[Start of Available data]

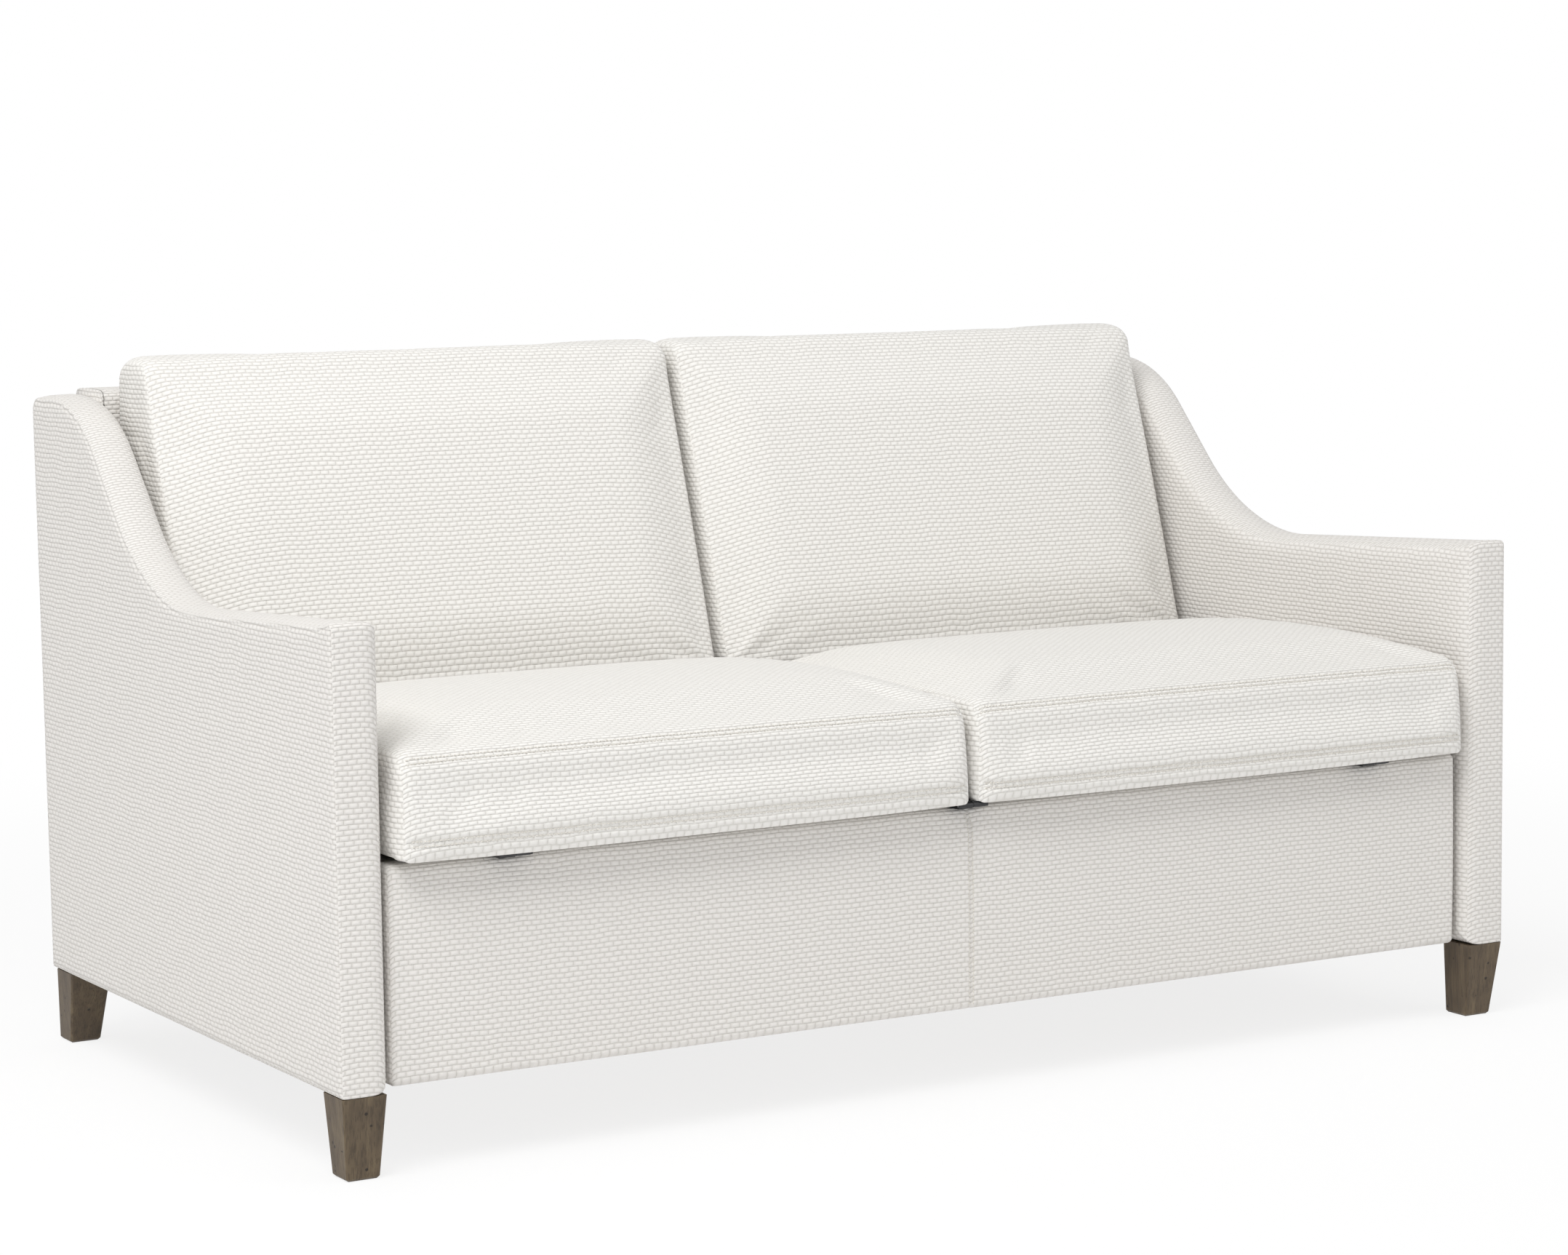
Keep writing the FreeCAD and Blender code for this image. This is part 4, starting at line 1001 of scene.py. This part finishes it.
def mattress(name, limits, flat_axis, body):
    """A quilted foam mattress section, with a taped edge round each face."""
    low, high = np.array(limits[0]), np.array(limits[1])
    order = [axis for axis in range(3) if axis != flat_axis] + [flat_axis]
    back = np.argsort(order)
    us, vs = [lines(low[axis] + 1.5, high[axis] - 1.5, 9.0, 14.0) for axis in order[:2]]
    drop = edge_drop(us, vs, MATTRESS_ROUND) + quilted(us, vs)
    near, far = low[flat_axis] + drop, high[flat_axis] - drop
    made = slab(
        name + "_mattress_pad", us, vs, near, far, (8, 1.2), lambda p: p[:, back],
        MATTRESS_PLAN_ROUND)
    lay_cloth(made)
    dress(made, TICKING, body, "mattress_ticking", name + "_mattress")
    path = plan_ring(us, vs, 1.0, MATTRESS_PLAN_ROUND)
    for word, height in (("low", low[flat_axis] + TAPE_IN), ("high", high[flat_axis] - TAPE_IN)):
        ring = np.column_stack([path, np.full(len(path), height)])[:, back]
        tape = swept_ring(name + "_mattress_tape_" + word, ring, TAPE_R)
        dress(tape, THREAD, body, "mattress_ticking")
    return made


# Seams and stitching

STITCH_PITCH = 4.6
STITCH_LONG = 3.3
STITCH_R = 0.65     # mm, its thickest radius
STITCH_SHAPE = ((0.0, 0.35), (0.25, 1.0), (0.75, 1.0), (1.0, 0.35))  # (share along it, size)
STITCH_SIDES = 5
STITCH_PROUD = 0.00015  # m
STITCH_SUNK = 0.0014    # m that the seat's stitches follow the drawn-in cloth
SEAM_PAIR = 3.0     # mm from a seam to the row of stitches each side of it
SEAM_DEEP = 3.0
SEAM_SOFT = 3.0     # mm, the width over which a seam draws the cloth in
SEAM_START = 12.0   # mm from a cushion's end to its first stitch
# The seat boxing's seams: (way the rays run, first ray's Y and Z, way to the second row)
SEAT_SEAMS = (
    ((0, 1, -1), (-152.0, 628.0), (-0.7, -0.7)),
    ((0, 1, 0), (-120.0, 384.0), (0.0, -1.0)),
)


def seam_line(obj, starts, heading):
    """Where rays sent along heading from each start meet the piece: (point, normal) rows."""
    tree = BVHTree.FromObject(obj, bpy.context.evaluated_depsgraph_get())
    found = []
    for spot in place(starts):
        hit, normal, _, _ = tree.ray_cast(Vector(spot), Vector(heading).normalized())
        if hit is not None:
            found.append((np.array(hit), np.array(normal)))
    return found


def draw_in(obj, line, depth, width):
    """Draws the cloth in along a seam. Depth and width in millimetres."""
    spots = vertices_of(obj)
    points = np.array([p for p, _ in line])
    normals = np.array([n for _, n in line])
    reach = 3.0 * width / 1000.0
    close = np.all((spots > points.min(0) - reach) & (spots < points.max(0) + reach), axis=1)
    for i in np.nonzero(close)[0]:
        gaps = np.linalg.norm(points - spots[i], axis=1)
        nearest = int(gaps.argmin())
        if gaps[nearest] < reach:
            fall = math.exp(-(gaps[nearest] * 1000.0 / width) ** 2)
            spots[i] -= normals[nearest] * depth * fall / 1000.0
    set_vertices(obj, spots)


def stitches(name, rows, body, slot_name):
    """Machine stitches along rows of (point, normal)."""
    points, faces = [], []
    for row in rows:
        for (spot, normal), (following, _) in zip(row, row[1:]):
            run = following - spot
            length = np.linalg.norm(run)
            if length * 1000.0 > 3.0 * STITCH_PITCH or length < 1e-5:
                continue
            run /= length
            side = np.cross(run, normal)
            first = len(points)
            for share, size in STITCH_SHAPE:
                middle = spot + run * STITCH_LONG * share / 1000.0 + normal * STITCH_PROUD
                for k in range(STITCH_SIDES):
                    angle = TAU * k / STITCH_SIDES
                    around = side * math.cos(angle) + normal * math.sin(angle)
                    points.append(middle + around * size * STITCH_R / 1000.0)
            count = len(STITCH_SHAPE)
            faces += [tuple(first + k for k in f) for f in ring_faces(count, STITCH_SIDES)]
    back_in_mm = np.array(points) * 1000.0 + (0.0, CENTRE_Y, 0.0)
    made = facing_out(mesh_object(name, back_in_mm, faces))
    return dress(made, THREAD, body, slot_name)


def seat_seams(cushion, side, name):
    """The boxing's two flat seams, each under a pair of stitch rows."""
    xs = np.arange(SEAT_SPLIT + SEAM_START, SEAT_HALF - SEAM_START, STITCH_PITCH) * side
    rows = []
    for heading, (y, z), along in SEAT_SEAMS:
        for offset in (0.0, 2.0 * SEAM_PAIR):
            spot = (y + along[0] * offset, z + along[1] * offset)
            starts = np.column_stack([xs, np.tile(spot, (len(xs), 1))])
            rows.append(seam_line(cushion, starts, heading))
    for row in rows:
        draw_in(cushion, row, SEAM_DEEP, SEAM_SOFT)
    sunk = [[(p - n * STITCH_SUNK, n) for p, n in row] for row in rows]
    return stitches("seat_cushion_stitching_" + name, sunk, "seat_section", "cushion_fabric")


def panel_seam(panel):
    """A row of stitches each side of the front panel's seam."""
    zs = np.arange(PANEL_Z[0] + 6.0, PANEL_Z[1] - 5.0, STITCH_PITCH)
    rows = []
    for offset in (-SEAM_PAIR, SEAM_PAIR):
        starts = np.column_stack([panel_seam_x(zs) + offset, np.full(len(zs), -60.0), zs])
        rows.append(seam_line(panel, starts, (0, 1, 0)))
    return stitches("front_panel_stitching", rows, "bed_carriage", "upholstery_fabric")


# Studio

CAMERA_PLACE = (-2.608, -4.483, 1.107)
CAMERA_YAW, CAMERA_PITCH, CAMERA_ROLL = (math.radians(a) for a in (30.27, 6.31, -0.74))
SENSOR = 36.0
CAMERA_LENS = SENSOR * 5472.0 / 2156.0  # a focal length of 5472 pixels on a frame 2156 wide
# (place in metres, power in watts)
LAMPS = {
    "key_lamp": ((-3.0, -2.2, 5.2), 230.0),
    "fill_lamp": ((3.5, -3.5, 3.2), 35.0),
}
LAMP_SIZE = 3.5
LAMP_AIM = (0.0, 0.0, 0.4)
AMBIENT = 0.5       # strength of the even light from all round
FLOOR_GLOW = 0.82   # share of the floor's look that is plain white
FLOOR_FADE = (1.2, 3.0)  # m from the middle, over which the floor turns all white


def make_camera():
    data = bpy.data.cameras.new("camera")
    data.sensor_width = SENSOR
    data.lens = CAMERA_LENS
    made = bpy.data.objects.new("camera", data)
    bpy.context.scene.collection.objects.link(made)
    forward = Vector((
        math.sin(CAMERA_YAW) * math.cos(CAMERA_PITCH),
        math.cos(CAMERA_YAW) * math.cos(CAMERA_PITCH), -math.sin(CAMERA_PITCH)))
    level = Vector((math.cos(CAMERA_YAW), -math.sin(CAMERA_YAW), 0.0))
    upright = level.cross(forward)
    right = math.cos(CAMERA_ROLL) * level + math.sin(CAMERA_ROLL) * upright
    up = -math.sin(CAMERA_ROLL) * level + math.cos(CAMERA_ROLL) * upright
    turn = Matrix((right, up, -forward)).transposed().to_4x4()
    made.matrix_world = Matrix.Translation(CAMERA_PLACE) @ turn
    bpy.context.scene.camera = made


def soft_lamp(name, place_at, power):
    data = bpy.data.lights.new(name, "AREA")
    data.shape = "DISK"
    data.size = LAMP_SIZE
    data.energy = power
    made = bpy.data.objects.new(name, data)
    bpy.context.scene.collection.objects.link(made)
    made.location = place_at
    aim = Vector(LAMP_AIM) - made.location
    made.rotation_euler = aim.to_track_quat("-Z", "Y").to_euler()


def seen_ray(tree):
    """1 where the eye looks, straight, in a reflection or through glass, and 0 for light."""
    seen = add(tree, "LightPath", out="Is Camera Ray")
    glossy = add(tree, "LightPath", out="Is Glossy Ray")
    through = add(tree, "LightPath", out="Is Transmission Ray")
    seen = add(tree, "Math", seen, glossy, operation="MAXIMUM")
    return add(tree, "Math", seen, through, operation="MAXIMUM")


def make_world():
    """White to the eye and in reflections, and a soft even light on the sofa."""
    world = bpy.data.worlds.new("studio")
    bpy.context.scene.world = world
    world.use_nodes = True
    tree = world.node_tree
    strength = add(tree, "MapRange", seen_ray(tree), 0.0, 1.0, AMBIENT, 1.0)
    background = tree.nodes["Background"]
    background.inputs["Color"].default_value = (1.0, 1.0, 1.0, 1.0)
    tree.links.new(strength, background.inputs["Strength"])


def make_floor():
    """A plain white floor that runs out into the white of the backdrop. To the eye it is
    lit nearly white, so the sofa's shadow on it stays faint."""
    bpy.ops.mesh.primitive_circle_add(vertices=96, radius=60.0, fill_type="NGON")
    floor = bpy.context.object
    floor.name = "floor"
    made, tree = begin("studio_floor")
    shader = tree.nodes["Principled BSDF"]
    shader.inputs["Base Color"].default_value = (0.94, 0.94, 0.94, 1.0)
    shader.inputs["Roughness"].default_value = 0.9
    shader.inputs["Specular IOR Level"].default_value = 0.1
    spot = add(tree, "TexCoord", out="Object")
    far = add(tree, "VectorMath", spot, operation="LENGTH", out="Value")
    fade = add(tree, "MapRange", far, *FLOOR_FADE, FLOOR_GLOW, 1.0, **SMOOTH)
    fade = add(tree, "Math", fade, seen_ray(tree), operation="MULTIPLY")
    glow = add(tree, "Emission", (1.0, 1.0, 1.0, 1.0), 1.0)
    mixed = add(tree, "MixShader", fade, shader.outputs[0], glow)
    tree.links.new(mixed, tree.nodes["Material Output"].inputs["Surface"])
    floor.data.materials.append(made)


def finish_cad_nodes():
    """The finish of each CAD piece that still shows, by its slot in the record."""
    slots = {part["node"]: part.get("material_slot") for part in frame["record"]["subparts"]}
    for name, obj in frame["nodes"].items():
        if not obj.hide_render:
            obj.data.materials.clear()
            obj.data.materials.append(CAD_FINISHES[slots[name]])


REST_FALL = (0.72, 0.82)  # cloth's run per step of Y and Z down the leaning front


def build_sofa():
    for name, side in SIDES.items():
        arm_upholstery(name, side)
        top_rail_end(name, side)
    panel = front_panel()
    panel_seam(panel)
    outside_back()
    top_rail_band()
    seat = {"right": seat_cushion_right()}
    seat["left"] = mirrored_copy(seat["right"], "seat_cushion_cloth_left")
    rest = {"right": back_cushion_right()}
    rest["left"] = mirrored_copy(rest["right"], "back_cushion_cloth_left")
    for name, side in SIDES.items():
        finer(seat[name])
        finer(rest[name])
        seat_seams(seat[name], side, name)
        lay_cloth(seat[name])
        dress(
            seat[name], CUSHION_CLOTH, "seat_section", "cushion_fabric", "seat_cushion_" + name)
        lay_cloth(rest[name], REST_FALL)
        body = "back_cushion_" + name
        dress(rest[name], CUSHION_CLOTH, body, "cushion_fabric", body)
    mattress("centre", CENTRE_MATTRESS, 2, "bed_carriage")
    mattress("foot", FOOT_MATTRESS, 2, "seat_section")
    mattress("head", HEAD_MATTRESS, 1, "head_section")
    finish_cad_nodes()


build_sofa()
bpy.context.scene.view_settings.view_transform = "Standard"
make_world()
make_floor()
for lamp, (lamp_place, lamp_power) in LAMPS.items():
    soft_lamp(lamp, lamp_place, lamp_power)
make_camera()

[End of Available data]

Your instructions:
Quote the listing word for word from its first line through the line in which "# Seams and stitching" appears.

Solution to this problem:
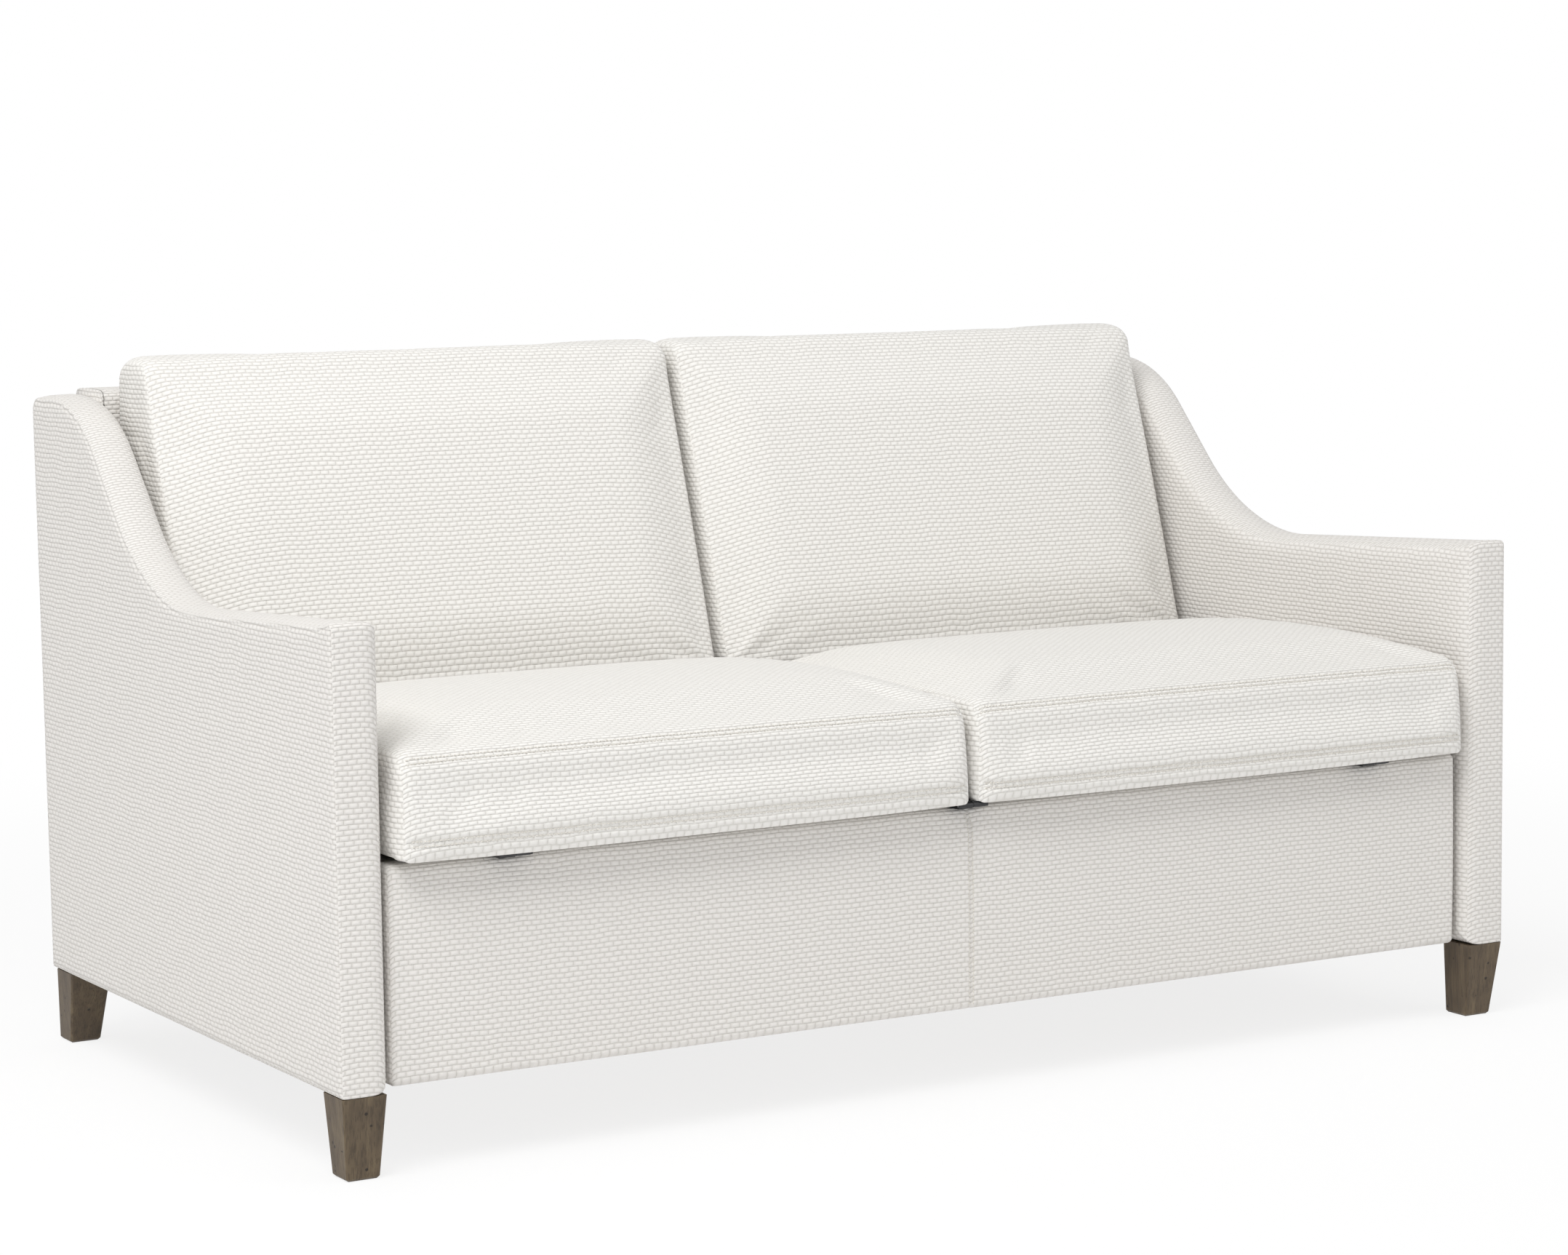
Keep writing the FreeCAD and Blender code for this image. This is part 4, starting at line 1001 of scene.py. This part finishes it.
def mattress(name, limits, flat_axis, body):
    """A quilted foam mattress section, with a taped edge round each face."""
    low, high = np.array(limits[0]), np.array(limits[1])
    order = [axis for axis in range(3) if axis != flat_axis] + [flat_axis]
    back = np.argsort(order)
    us, vs = [lines(low[axis] + 1.5, high[axis] - 1.5, 9.0, 14.0) for axis in order[:2]]
    drop = edge_drop(us, vs, MATTRESS_ROUND) + quilted(us, vs)
    near, far = low[flat_axis] + drop, high[flat_axis] - drop
    made = slab(
        name + "_mattress_pad", us, vs, near, far, (8, 1.2), lambda p: p[:, back],
        MATTRESS_PLAN_ROUND)
    lay_cloth(made)
    dress(made, TICKING, body, "mattress_ticking", name + "_mattress")
    path = plan_ring(us, vs, 1.0, MATTRESS_PLAN_ROUND)
    for word, height in (("low", low[flat_axis] + TAPE_IN), ("high", high[flat_axis] - TAPE_IN)):
        ring = np.column_stack([path, np.full(len(path), height)])[:, back]
        tape = swept_ring(name + "_mattress_tape_" + word, ring, TAPE_R)
        dress(tape, THREAD, body, "mattress_ticking")
    return made


# Seams and stitching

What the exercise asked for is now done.